The artists themselves helped me in this effort. Graphs are very useful for modeling a set of relationships (edges) between objects (vertices). But in her work, Ascher did not consider the nature of these relations. By emphasizing the nodes of the grid, the vertices of the graph and the curves at the edges, she overlooked the ways in which the artist would move from one peak to another. While questioning the experts, I observed that, for them, the direction of the movement is as important as the nodes: the designer’s finger moves from node to node, from an initial direction to a final direction, so that the nodes play different roles when they are crossed, according to one or the other of the two possible diagonals.
To model the sand design with a graph, therefore, it is possible to create a graph in which every node of the grid is treated not as one but rather two vertices that are each assigned to a diagonal. We thus obtain a new graph—named Gmod—whose vertices are not the nodes S of the grid, as Ascher proposed, but instead the pairs (S, d).
In this graph, d is the direction taken, and each movement of the drawing that leaves from S in the direction d and arrives in S’ in the direction of d’ corresponds to an edge between the vertices (S, d) and (S’, d’). And this resulting Gmod graph is still Eulerian!
A Theorem Discovered in Drawings
In 1912 mathematician Oswald Veblen identified another characteristic of Eulerian graphs in what has since been called Veblen’s theorem: a graph is Eulerian if and only if it can be broken down into a union of disjoint cycles. In graph theory, the word “cycle” refers to a sequence of distinct consecutive edges whose start and end vertices are identical.
It turns out that the cycles of the Gmod graph correspond to those of a sand drawing, which can therefore be broken down as a disjoint union of cycles.
Does this approach distance us from sand drawers? I would argue that it does not. On the contrary, cycles can provide keys to better understanding their approach. Of the 60 or so drawings that I have collected, I have noticed that artists sometimes take breaks in their drawing when they complete a cycle. Moreover, when a sand drawer is forced to find another path (a rod in Bislama), they tend to rearrange the typical cycle order that they use in their drawing or to try to find another decomposition into cycles.
Finally, some cycles have vernacular names, which suggests that they are like building blocks for the artists. In fact, this focus on graph cycles also seems to echo the stories that accompany the drawings, which play a fundamental role in the way Vanuatu societies understand the world. In my research, I have also suggested that some cycle decompositions might be linked to the way these societies conceive of their relationship with nonhumans.

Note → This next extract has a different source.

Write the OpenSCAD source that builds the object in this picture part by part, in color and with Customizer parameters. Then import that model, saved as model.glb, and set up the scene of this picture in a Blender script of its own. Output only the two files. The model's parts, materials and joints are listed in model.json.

These results raise questions about the universality of mathematics and the form that math takes in other cultures. They open up perspectives for teaching mathematics as well. Since 2010 the acquisition of traditional knowledge such as sand drawing has been one of the objectives of Vanuatu schools, and it is part of a larger movement to decolonize education, much like efforts in Hawaii and in the French territory of New Caledonia. In the current school curriculum, however, no link is made between sand drawing and mathematics. To that end, Vanuatuan Pierre Metsan, a doctoral student in education at the University of New Caledonia, is studying whether the practice of sand drawing could support mathematics instruction. We can look forward to what he learns from this investigation in the years to come.